Records from a collection
******

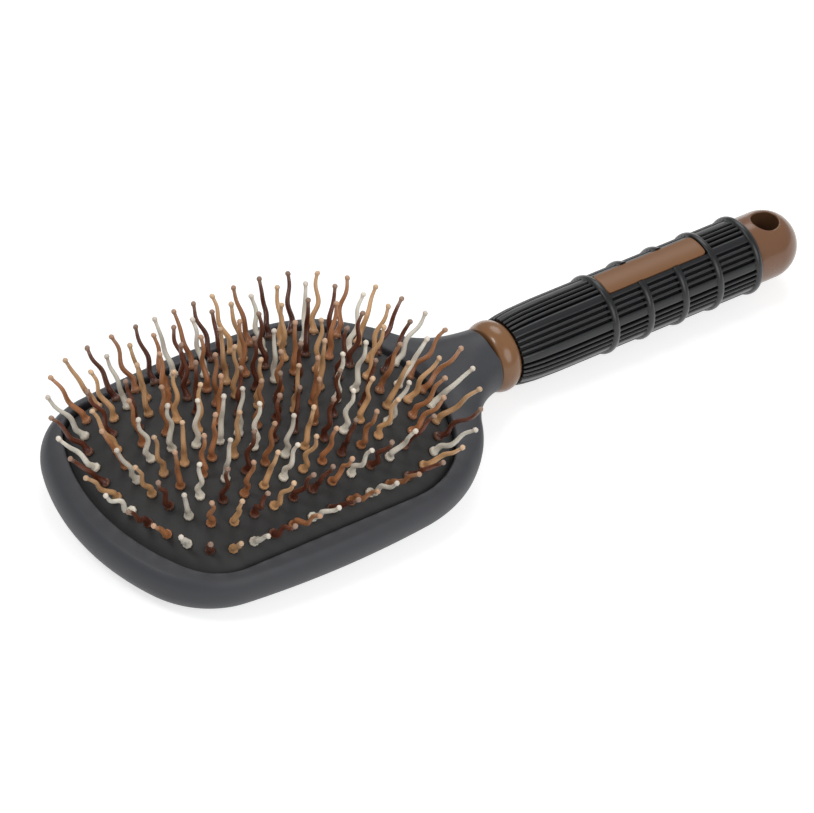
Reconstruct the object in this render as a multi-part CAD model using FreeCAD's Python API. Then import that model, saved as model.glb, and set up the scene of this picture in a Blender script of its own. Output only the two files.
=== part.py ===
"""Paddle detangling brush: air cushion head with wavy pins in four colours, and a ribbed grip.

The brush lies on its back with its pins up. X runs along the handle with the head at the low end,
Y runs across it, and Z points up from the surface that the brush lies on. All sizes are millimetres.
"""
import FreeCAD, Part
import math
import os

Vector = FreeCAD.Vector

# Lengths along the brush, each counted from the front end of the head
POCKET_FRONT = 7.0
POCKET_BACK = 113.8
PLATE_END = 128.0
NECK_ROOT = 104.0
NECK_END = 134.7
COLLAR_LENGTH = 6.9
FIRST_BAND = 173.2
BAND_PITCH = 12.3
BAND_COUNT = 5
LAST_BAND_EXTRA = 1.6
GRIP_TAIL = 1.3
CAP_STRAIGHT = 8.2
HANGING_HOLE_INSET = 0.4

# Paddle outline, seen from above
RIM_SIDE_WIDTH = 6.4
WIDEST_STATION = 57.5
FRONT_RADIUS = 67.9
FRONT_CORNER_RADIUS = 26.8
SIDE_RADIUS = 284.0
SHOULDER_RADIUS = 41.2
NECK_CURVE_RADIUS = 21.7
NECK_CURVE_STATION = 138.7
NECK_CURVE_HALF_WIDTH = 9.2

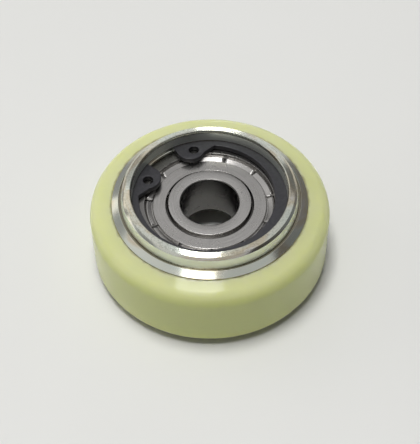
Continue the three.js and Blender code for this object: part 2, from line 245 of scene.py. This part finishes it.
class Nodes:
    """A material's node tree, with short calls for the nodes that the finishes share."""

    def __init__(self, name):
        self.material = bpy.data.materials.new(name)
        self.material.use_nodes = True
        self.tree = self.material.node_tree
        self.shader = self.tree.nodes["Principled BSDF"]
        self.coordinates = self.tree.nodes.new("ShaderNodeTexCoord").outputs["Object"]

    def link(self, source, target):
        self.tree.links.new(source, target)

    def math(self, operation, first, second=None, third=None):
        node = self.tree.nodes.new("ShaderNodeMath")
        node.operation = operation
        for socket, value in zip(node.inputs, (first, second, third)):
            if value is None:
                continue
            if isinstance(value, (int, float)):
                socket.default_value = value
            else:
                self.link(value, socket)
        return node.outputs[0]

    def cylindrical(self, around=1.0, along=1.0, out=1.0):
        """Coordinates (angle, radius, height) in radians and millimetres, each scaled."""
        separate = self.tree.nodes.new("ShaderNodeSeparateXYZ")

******

What you need to do: Repeat the material above in full, exactly as it stands.

Answer for this exercise:
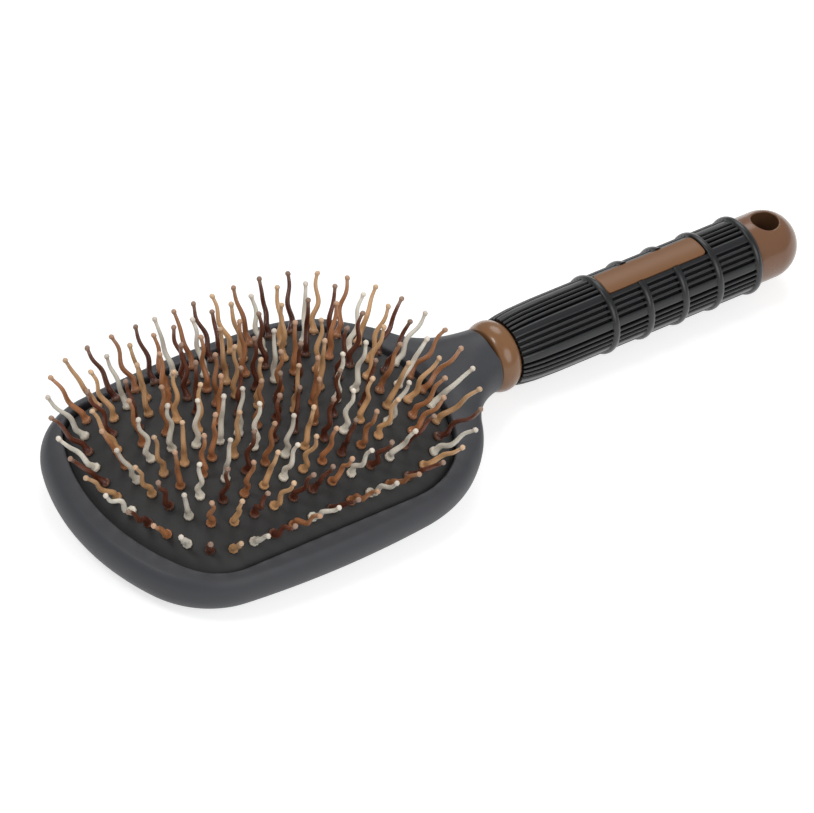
Reconstruct the object in this render as a multi-part CAD model using FreeCAD's Python API. Then import that model, saved as model.glb, and set up the scene of this picture in a Blender script of its own. Output only the two files.
=== part.py ===
"""Paddle detangling brush: air cushion head with wavy pins in four colours, and a ribbed grip.

The brush lies on its back with its pins up. X runs along the handle with the head at the low end,
Y runs across it, and Z points up from the surface that the brush lies on. All sizes are millimetres.
"""
import FreeCAD, Part
import math
import os

Vector = FreeCAD.Vector

# Lengths along the brush, each counted from the front end of the head
POCKET_FRONT = 7.0
POCKET_BACK = 113.8
PLATE_END = 128.0
NECK_ROOT = 104.0
NECK_END = 134.7
COLLAR_LENGTH = 6.9
FIRST_BAND = 173.2
BAND_PITCH = 12.3
BAND_COUNT = 5
LAST_BAND_EXTRA = 1.6
GRIP_TAIL = 1.3
CAP_STRAIGHT = 8.2
HANGING_HOLE_INSET = 0.4

# Paddle outline, seen from above
RIM_SIDE_WIDTH = 6.4
WIDEST_STATION = 57.5
FRONT_RADIUS = 67.9
FRONT_CORNER_RADIUS = 26.8
SIDE_RADIUS = 284.0
SHOULDER_RADIUS = 41.2
NECK_CURVE_RADIUS = 21.7
NECK_CURVE_STATION = 138.7
NECK_CURVE_HALF_WIDTH = 9.2

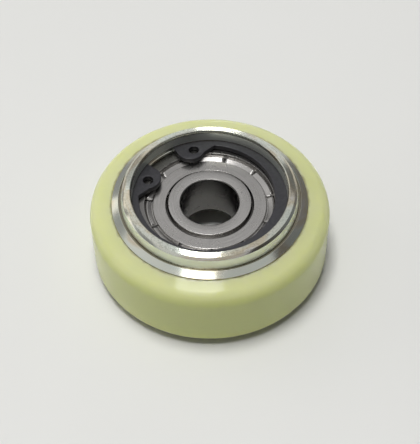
Continue the three.js and Blender code for this object: part 2, from line 245 of scene.py. This part finishes it.
class Nodes:
    """A material's node tree, with short calls for the nodes that the finishes share."""

    def __init__(self, name):
        self.material = bpy.data.materials.new(name)
        self.material.use_nodes = True
        self.tree = self.material.node_tree
        self.shader = self.tree.nodes["Principled BSDF"]
        self.coordinates = self.tree.nodes.new("ShaderNodeTexCoord").outputs["Object"]

    def link(self, source, target):
        self.tree.links.new(source, target)

    def math(self, operation, first, second=None, third=None):
        node = self.tree.nodes.new("ShaderNodeMath")
        node.operation = operation
        for socket, value in zip(node.inputs, (first, second, third)):
            if value is None:
                continue
            if isinstance(value, (int, float)):
                socket.default_value = value
            else:
                self.link(value, socket)
        return node.outputs[0]

    def cylindrical(self, around=1.0, along=1.0, out=1.0):
        """Coordinates (angle, radius, height) in radians and millimetres, each scaled."""
        separate = self.tree.nodes.new("ShaderNodeSeparateXYZ")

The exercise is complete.